EXERCISE OBJECTIVE –
Look through the data below and extract, unchanged, the lines from the one that contains "hide_parts(NODE)" to the one that contains "lamp_place: tuple[float, float, float]", both included.

[START INFORMATION SUPPLIED]

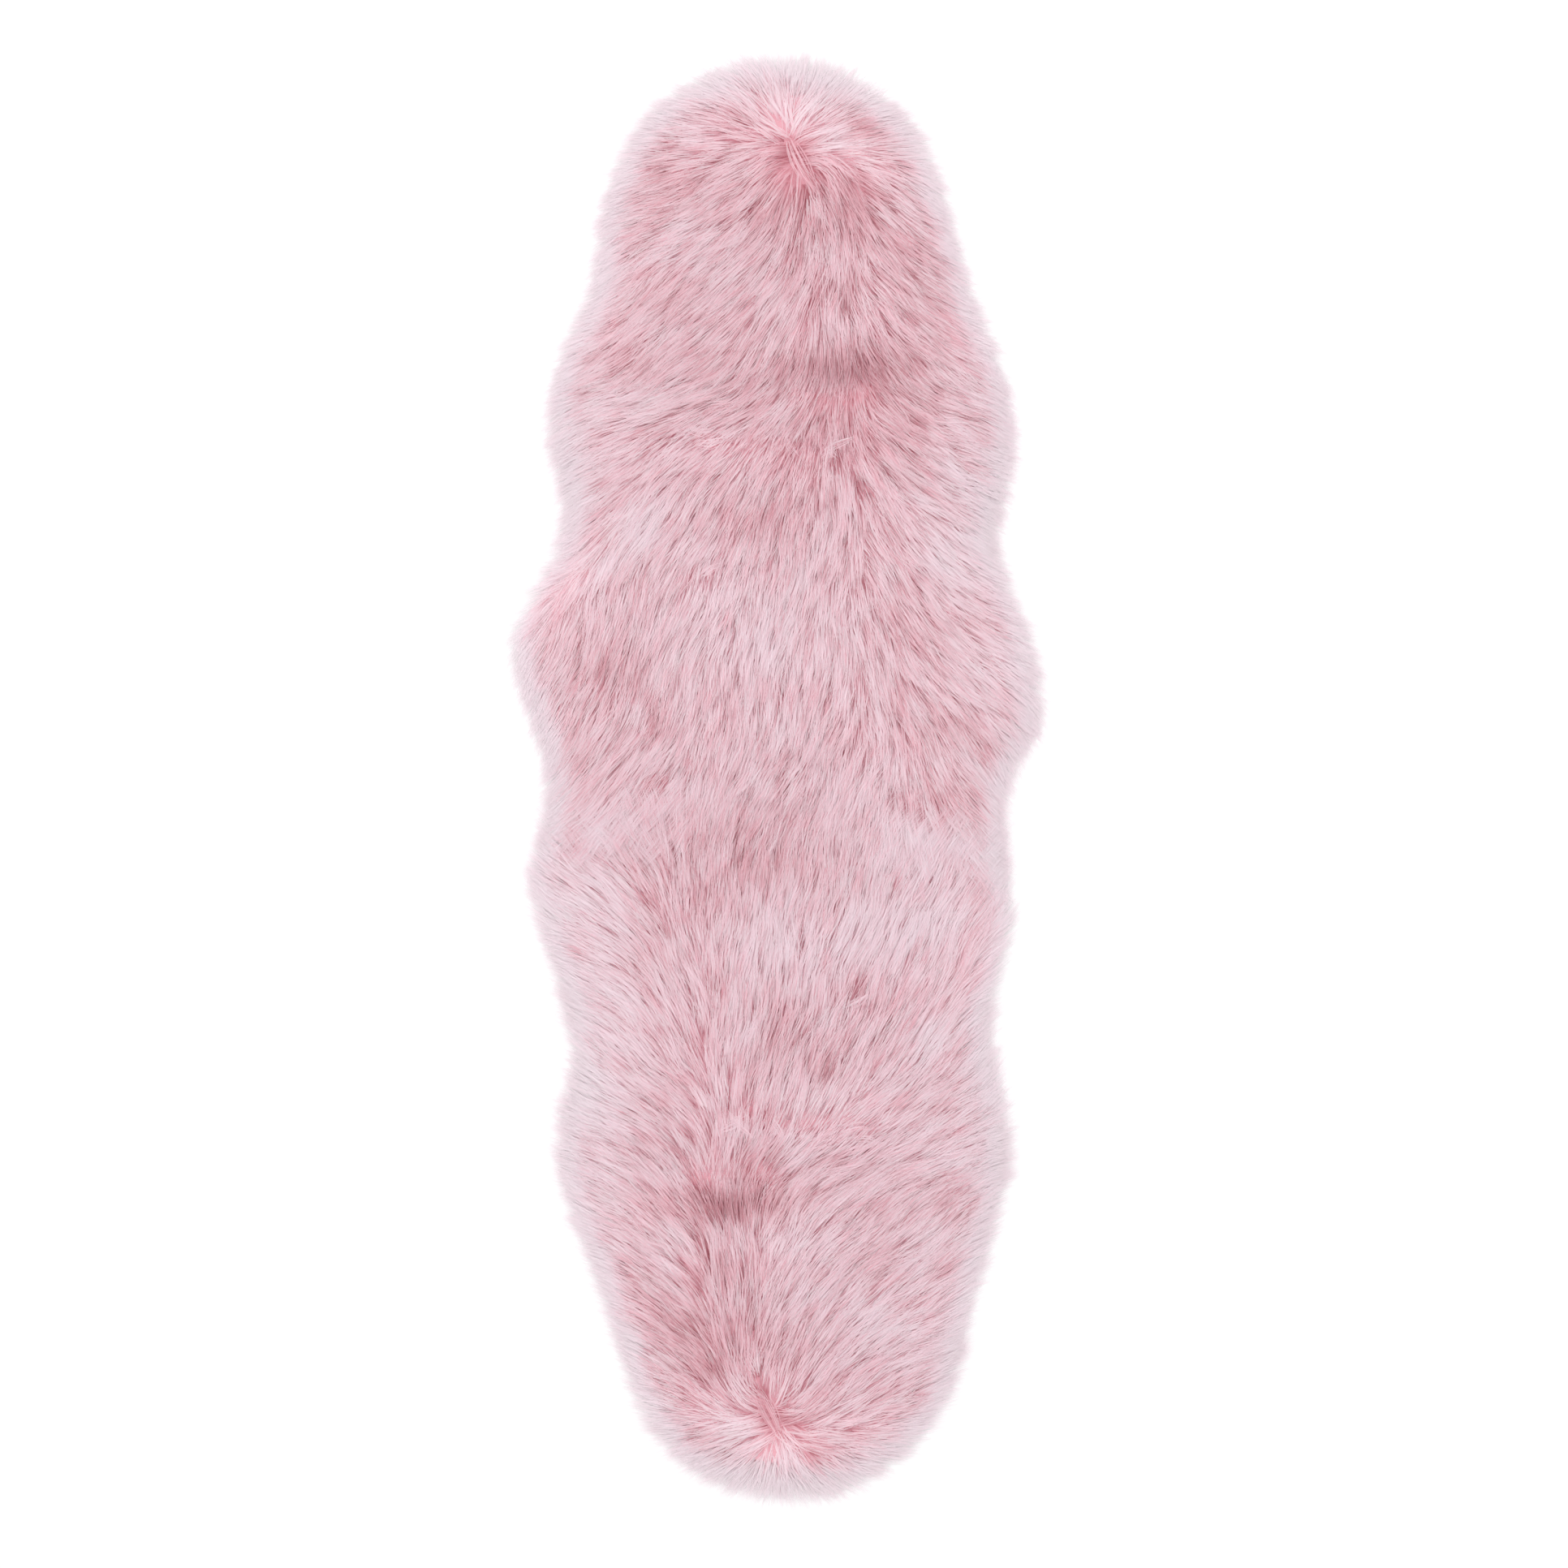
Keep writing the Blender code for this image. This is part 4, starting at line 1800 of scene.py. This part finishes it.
@dataclass
class Backing:
    """Thin knitted sheet that the strands are rooted in."""

    outline: Outline
    finish: BackingFinish = BackingFinish()
    inset: float = 0.034
    underside: float = 0.0002
    thickness: float = 0.0018
    rows: int = 80
    columns: int = 16

    def build(self, pile: list[bpy.types.Object]) -> bpy.types.Object:
        """Args:
            pile: The pieces that are rooted in it; not used.

        Returns:
            The sheet.
        """
        plan = plan_rows(self.outline, self.inset, self.rows, self.columns)
        high = np.full(plan.shape[:2], self.underside + self.thickness)
        mesh = closed_layer("backing", plan, self.underside, high)
        sheet = add_piece(mesh, self.finish.make("knitted_backing"))
        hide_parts(NODE)
        widths = plan[:, -1, 0] - plan[:, 0, 0]
        area = float((0.5 * (widths[1:] + widths[:-1]) * np.diff(plan[:, 0, 1])).sum())
        return sheet


@dataclass
class Studio:
    """Plain pale floor, soft light and a camera straight above the rug."""

    view_centre: tuple[float, float] = (0.005, -0.006)
    view_width: float = 1.9536
    view_depth: float = 100.0
    camera_height: float = 8.0
    pile_level: float = 0.02
    sensor: float = 36.0
    floor_size: float = 30.0
    floor_finish: FloorFinish = FloorFinish()
    sky: float = 1.07
    white: Colour = (1.0, 1.0, 1.0)
    lamp_power: float = 180.0
    lamp_size: float = 6.0
    lamp_place: tuple[float, float, float] = (-1.2, 2.0, 6.4)

    def lay_floor(self) -> None:
        """Lay the floor that the rug lies on."""
        half = 0.5 * self.floor_size
        mesh = bpy.data.meshes.new("floor")
        corners = [(-half, -half, 0.0), (half, -half, 0.0), (half, half, 0.0), (-half, half, 0.0)]
        mesh.from_pydata(corners, [], [(0, 1, 2, 3)])
        add_object(mesh, self.floor_finish.make("pale_floor"))

    def light(self) -> None:
        """Light the rug by a white room and one large soft lamp, aimed at its middle."""
        world = bpy.data.worlds.new("studio")
        world.use_nodes = True
        room = world.node_tree.nodes["Background"]
        room.inputs["Color"].default_value = (*self.white, 1.0)
        room.inputs["Strength"].default_value = self.sky
        bpy.context.scene.world = world

        lamp = bpy.data.lights.new("soft_lamp", "AREA")
        lamp.shape, lamp.size = "DISK", self.lamp_size
        lamp.energy = self.lamp_power
        hung = bpy.data.objects.new("soft_lamp", lamp)
        hung.location = self.lamp_place
        aim = -np.array(self.lamp_place)
        tilt = math.atan2(math.hypot(aim[0], aim[1]), -aim[2])
        turn = math.atan2(aim[1], aim[0]) - 0.5 * math.pi
        hung.rotation_euler = (tilt, 0.0, turn)
        bpy.context.scene.collection.objects.link(hung)

    def look_down(self) -> None:
        """Put the camera straight above the rug, so that the view is view_width across."""
        camera = bpy.data.cameras.new("camera")
        camera.sensor_width = self.sensor
        reach = self.camera_height - self.pile_level
        camera.lens = self.sensor * reach / self.view_width
        camera.clip_end = self.view_depth
        eye = bpy.data.objects.new("camera", camera)
        middle = np.array(self.view_centre) + CENTRING
        eye.location = (*middle, self.camera_height)
        bpy.context.scene.collection.objects.link(eye)
        bpy.context.scene.camera = eye

    def build(self) -> None:
        """Build the floor, the light and the camera."""
        self.lay_floor()
        self.light()
        self.look_down()
        bpy.context.scene.view_settings.view_transform = "Standard"


def main() -> None:
    """Build the rug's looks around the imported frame."""
    logging.basicConfig(level=logging.INFO, format="%(message)s")
    outline = Outline()
    lie = Lie(outline, Comb(), PileTop())
    pile = FurCoat(Fur(lie, PaintedLightAndShade())).build()
    pile.append(Wool(lie).build())
    Backing(outline).build(pile)
    Studio().build()


if __name__ == "__main__":
    main()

[END INFORMATION SUPPLIED]

EXERCISE ANSWER –
        hide_parts(NODE)
        widths = plan[:, -1, 0] - plan[:, 0, 0]
        area = float((0.5 * (widths[1:] + widths[:-1]) * np.diff(plan[:, 0, 1])).sum())
        return sheet


@dataclass
class Studio:
    """Plain pale floor, soft light and a camera straight above the rug."""

    view_centre: tuple[float, float] = (0.005, -0.006)
    view_width: float = 1.9536
    view_depth: float = 100.0
    camera_height: float = 8.0
    pile_level: float = 0.02
    sensor: float = 36.0
    floor_size: float = 30.0
    floor_finish: FloorFinish = FloorFinish()
    sky: float = 1.07
    white: Colour = (1.0, 1.0, 1.0)
    lamp_power: float = 180.0
    lamp_size: float = 6.0
    lamp_place: tuple[float, float, float] = (-1.2, 2.0, 6.4)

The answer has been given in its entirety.